Advanced searches often use the Boolean operators:  OR, AND, NOT  to customize searches.  

Examples:

1.  keyword1 AND keyword2 

The AND operator specifies that both words must appear in search results.   
(example:  step AND aerobics )

2.  keyword1 OR keyword2 

The OR operator specifies that the results should contain 1 word or the other (the page doesn't have to have both).

3.  keyword1 AND NOT keyword2 

Specifies that the page should NOT be selected if the second keyword appears 
(example:  aerobics AND NOT step specifies that pages with step aerobics should not be displayed)

4.  keyword1 AND (keyword2 or keyword3 or keyword4) 

Using parenthesis lets you build complex searches.  Anything within the parenthesis is performed first. (example:   Hawaii AND (Maui OR Honolulu) will display only those pages that contain Hawaii & Maui or Hawaii & Honolulu)

Search engines may also use wildcard characters ? or *  to replace text in the expression.  The * can be used to replace multiple characters.   The ? can be used to replace a single character.

Example:

1.  key* or keyw*rd 

An asterisk at the end of a keyword or in the middle of the word is a wildcard character - it can be used when you aren't sure of the exact spelling or if you want to retrieve multiple spellings of a keyword (example:  exercis* would retrieve exercising, exercises, exercisers etc.)


Hands On #5

1.  Conduct an advanced search at AltaVista - see pages 4.26-4.27 (omit step #1 and go to:  www.altavista.com). Proceed with step #2 in the instructions.   Save the results page to your hard drive.  Attach the page to an email message and send it to me.  The subject should say:  Advanced Altavista   (NOTE:  You can also upload the file to Blackboard's dropbox).  

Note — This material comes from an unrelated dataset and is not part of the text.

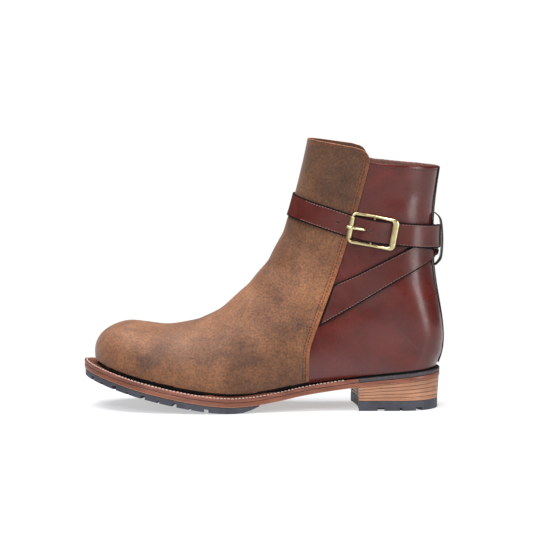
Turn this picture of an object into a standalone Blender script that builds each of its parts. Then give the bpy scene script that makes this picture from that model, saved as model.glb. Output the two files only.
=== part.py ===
"""A man's jodhpur boot for the left foot, built piece by piece as a bootmaker would build it.

The frame has +Z up and the ground at z = 0. The toe points to -X, the lateral side with the
buckle faces -Y, and the origin is the centre of the heel's flat ground face. Lengths along the
boot are first counted from the tip of the sole ("along"), then moved into this frame.
"""

import math
from collections import namedtuple
from functools import lru_cache

import bmesh
import bpy
import numpy as np
from mathutils import Vector

MM = 0.001
GAP = 0.3 * MM

# Overall sizes
SOLE_LENGTH = 304 * MM
BALL_WIDTH = 110 * MM
SHAFT_HEIGHT = 229 * MM
HEEL_LENGTH = 70 * MM

# Sole sizes
SPRING_RISE = 27.7 * MM
HEEL_RISE = 21.9 * MM
TREAD_AT = 0.421
SPRING_POWER = 1.55
RUBBER_THICK = 5.3 * MM
OUTSOLE_THICK = 3.9 * MM
WELT_THICK = 2.9 * MM
WELT_REACH = 9.4 * MM
INSOLE_THICK = 4.5 * MM
INSOLE_EASE = 1.0 * MM
RUBBER_LENGTH = 150 * MM
RUBBER_TAPER = 20 * MM
RUBBER_SETBACK = 0.7 * MM
LUG_DEPTH = 3.0 * MM
GROOVE_WIDE = 3.6 * MM
GROOVE_NARROW = 1.8 * MM
GROOVE_REACH = 17 * MM
GROOVE_PITCH = 27 * MM
GROOVE_NARROW_REACH = 6 * MM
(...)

Online Students:  To see a video demonstration, download: advanced_altavista.exe 

2.  Refine the AltaVista search by clicking the Change link at the top of the results page (right below the keyword search box).

You should see the advanced form display.  Enter the following boolean query and execute the search:

Attach the results page to an email message and send it to me.  The subject should say:  Refined Altavista   (NOTE:  You can also upload the file to Blackboard's dropbox).  

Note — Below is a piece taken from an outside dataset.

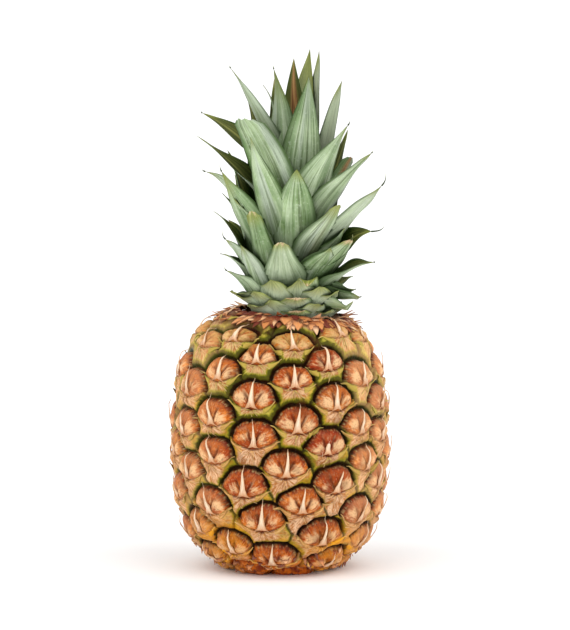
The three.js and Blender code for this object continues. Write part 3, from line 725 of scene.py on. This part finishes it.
def rind():
    """The fruit's skin in a front and a back piece, with its foot, socket and bowl."""
    line = meridian()
    turns = np.linspace(-180, 180, COLUMNS, endpoint=False)
    ways = outward(turns)
    points = line[:, 0][:, None, None] * ways[None] + line[:, 1][:, None, None] * UP
    flat = points.reshape(-1, 3)
    s = skin(flat)
    height, f = relief(flat, s)
    flat = flat + barrel_normal(flat) * height[:, None]
    flat[:, 2] = np.minimum(np.maximum(flat[:, 2], 0), bowl(flat))
    draw = eye_draw[s["eye"]]
    z, turn = points.reshape(-1, 3)[:, 2], np.degrees(np.arctan2(flat[:, 0], -flat[:, 1]))
    yellow = 0.4 + 0.3 * draw[:, 6] + 0.25 * smooth(20, -70, turn) + 0.25 * smooth(30, 0, z)
    yellow = np.clip(yellow, 0, 1)
    green = greenness(s["eye"], z)
    dark = 0.85 * smooth(139.5, 144, z + draw[:, 8])
    # painted light: the left and right sides are painted as if sunlit
    sunlit = smooth(-22, -50, turn) * smooth(-140, -120, turn)
    right = smooth(28, 58, turn) * smooth(140, 120, turn)
    # painted shade: how dark the grooves and the front's middle are painted, less on the sunlit sides
    painted_shade = 1 - (0.5 * sunlit + 0.25 * right) * smooth(20, 60, z)
    ripe = ripeness(turn, z) * np.where(s["on_cap"], 0.45, 1.0) * smooth(0.3, 1.5, s["rim"])
    foot = smooth(15, 5, z + 2 * draw[:, 4])
    # painted light on those sides, kept out of the grooves
    light = (sunlit + 1.5 * right) * smooth(0.8, 2.2, s["rim"])
    full = {
        "spot": (s["u"], s["v"], draw[:, 3]),
        "marks": (f["share"] * s["on_cap"], s["rim"], s["border"]),
        "folds": (f["lobe"], f["valley"] * s["on_cap"], f["seam"]),
        "tone": (yellow, green, dark),
        "polar": (f["angle"] * 1.6, f["reach"] * 0.05, draw[:, 3] * 20),
        "cast": (painted_shade, ripe, light - foot),
    }
    rows = len(line)
    # the foot below, round the stalk's socket, and the bowl's floor above, under the crown
    socket = STALK_RADIUS + 1.4 * GAP
    grid = flat.reshape(rows, COLUMNS, 3)
    below = [ways * 0.02 + UP * STALK_HEIGHT, ways * socket + UP * STALK_HEIGHT, ways * socket]
    below += [grid[0] * [w, w, 0] + (1 - w) * ways * socket for w in (0.4, 0.8)]
    above = [ways * r + UP * NECK_FLOOR for r in (12.0, 0.02)]
    grid = np.concatenate([np.array(below), grid, np.array(above)])
    marks = {}
    for key, value in full.items():
        value = stacked(*value).reshape(rows, COLUMNS, 3)
        ends = np.repeat(value[:1], len(below), 0), np.repeat(value[-1:], len(above), 0)
        marks[key] = np.concatenate([ends[0], value, ends[1]])
    across = np.roll(grid, -1, 1) - np.roll(grid, 1, 1)
    along = np.gradient(grid, axis=0)
    normals = unit(np.cross(across, along))
    material = rind_material()
    quarter = COLUMNS // 4
    for name, first in (("rind_front", quarter), ("rind_back", 3 * quarter)):
        columns = (first + np.arange(COLUMNS // 2 + 1)) % COLUMNS
        part = grid[:, columns]
        r, c = part.shape[:2]
        quads = quads_of(np.arange(r * c).reshape(r, c))
        chosen = {key: value[:, columns].reshape(-1, 3) for key, value in marks.items()}
        ob = mesh_object(name, part.reshape(-1, 3), quads, chosen, normals[:, columns].reshape(-1, 3))
        ob.data.materials.append(material)
        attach(ob, "root")
        if name == "rind_front":
            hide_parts("fruit")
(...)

Online Students:  To see a video demonstration, download: refined_altavista.exe 

3.  Conduct an advanced search at HotBot - see pages 4.28-4.30 (omit step #1 and go to:  www.hotbot.com )  Proceed with step #2.   Save the results page to your hard drive.  Attach the page to an email message and send it to me.  The subject should say:  Advanced HotBot   (NOTE:  You can also upload the file to Blackboard's dropbox).  

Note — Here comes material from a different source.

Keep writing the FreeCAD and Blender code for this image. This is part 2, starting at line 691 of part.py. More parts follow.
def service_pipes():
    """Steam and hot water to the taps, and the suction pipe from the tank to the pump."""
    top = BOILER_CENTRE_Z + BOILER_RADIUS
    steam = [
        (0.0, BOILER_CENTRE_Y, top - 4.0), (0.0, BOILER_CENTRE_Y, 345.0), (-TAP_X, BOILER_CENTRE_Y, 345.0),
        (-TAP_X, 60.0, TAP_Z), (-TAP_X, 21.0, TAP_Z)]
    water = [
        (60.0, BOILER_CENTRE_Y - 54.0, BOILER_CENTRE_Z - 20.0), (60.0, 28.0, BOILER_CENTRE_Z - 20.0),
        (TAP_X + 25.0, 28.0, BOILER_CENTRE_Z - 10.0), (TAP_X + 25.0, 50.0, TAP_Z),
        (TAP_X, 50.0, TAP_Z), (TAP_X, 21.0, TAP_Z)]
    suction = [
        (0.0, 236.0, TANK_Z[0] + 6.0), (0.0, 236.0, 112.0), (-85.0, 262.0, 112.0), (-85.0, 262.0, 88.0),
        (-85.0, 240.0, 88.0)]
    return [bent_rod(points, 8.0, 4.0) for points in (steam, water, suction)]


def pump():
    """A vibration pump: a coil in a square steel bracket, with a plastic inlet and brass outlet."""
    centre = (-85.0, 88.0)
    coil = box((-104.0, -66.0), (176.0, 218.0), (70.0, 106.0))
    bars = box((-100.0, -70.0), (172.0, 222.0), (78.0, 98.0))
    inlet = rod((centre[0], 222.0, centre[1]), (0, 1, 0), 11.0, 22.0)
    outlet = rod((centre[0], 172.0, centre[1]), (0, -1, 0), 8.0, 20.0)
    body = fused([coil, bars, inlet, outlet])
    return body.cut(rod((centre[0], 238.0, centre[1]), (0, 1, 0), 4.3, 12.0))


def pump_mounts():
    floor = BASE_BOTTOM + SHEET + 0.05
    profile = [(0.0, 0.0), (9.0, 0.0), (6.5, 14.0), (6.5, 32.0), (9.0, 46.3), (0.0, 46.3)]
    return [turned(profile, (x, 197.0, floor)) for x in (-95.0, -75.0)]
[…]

Online Students:  To see a video demonstration, download: advanced_hotbot.exe 

4.  Conduct an advanced search at Excite - see page 4.31 (omit step #1 and go to www.excite.com ).  Proceed with step #2.   Save the results page to your hard drive.  Attach the page to an email message and send it to me.  The subject should say:  Advanced Excite   (NOTE:  You can also upload the file to Blackboard's dropbox).  

Online Students:  To see a video demonstration, download: advanced_excite.exe 

5  Conduct an advanced search at Northern Light  - see page 4.32 (omit step #1 and go to:  www.northernlight.com )  Proceed with step #2.   Save the results page to your hard drive.  Attach the page to an email message and send it to me.  The subject should say:  Advanced Northern   (NOTE:  You can also upload the file to Blackboard's dropbox).  

Online Students:  To see a video demonstration, download: advanced_northernlight.exe 


VIII.  Summary of the Search Terms/Concepts

  1. Search Engine - computer that searches a database for key words/phrases you have entered
  2. Hit - web page contained within a search engine's database that contains text that matches your search expression.
  3. Results Page - page of links returned by the search engine that match your search criteria
  4. Web robot (also called a bot or spider) - program that adds pages to the search engines database.  The program follows links from site to site, page to page.   If you place a page on the Internet and someone else links to it, this program will find and index your page without your knowledge. 
  5. Meta Tag - codes inserted into a web page by the author of the page in order to provide search engines with keywords and a page description.  NOTE:  Only some of the search engines look at meta tags when indexing their pages.
  6. Full text indexing - occurs when the computerized database indexes all main words in every page (small words like it, the, and etc. are omitted).
  7. Web Directory - categories created by search engines that will lead to additional subcategories and eventually web pages indexed by that computer.
  8. Meta Search Engines - use a single form to conduct searches on multiple search engines all at the same time 

IX.  Online Students Only:  summary of what you should turn in

1.  Belize annual rainfall web page found using AltaVista.  
2.  Belize average rainfall web page found using HotBot.  
3.  The Belize annual rainfall results page retrieved from Google.
4.  The Belize annual rainfall results page retrieved from AskJeeves.
5.  Conference Board web page retrieved from Yahoo's directory links & search facility.
6.  The Belize annual rainfall results page retrieved from DogPile.
7.  The web page containing guide information on National Biotechnology Information Facility (the page is from Argus Clearinghouse).
8.  The results page from the Boolean search in AltaVista's advanced form
9.  The results page form the revised Boolean search in AltaVista's advanced form
10. The results page from the Boolean search in HotBot's advanced form
11. The results page from the Boolean search in Excite's main page.
12. The results page from the advanced search at Northern Light.

NOTE:  These pages can be uploaded to Blackboard OR they can be emailed.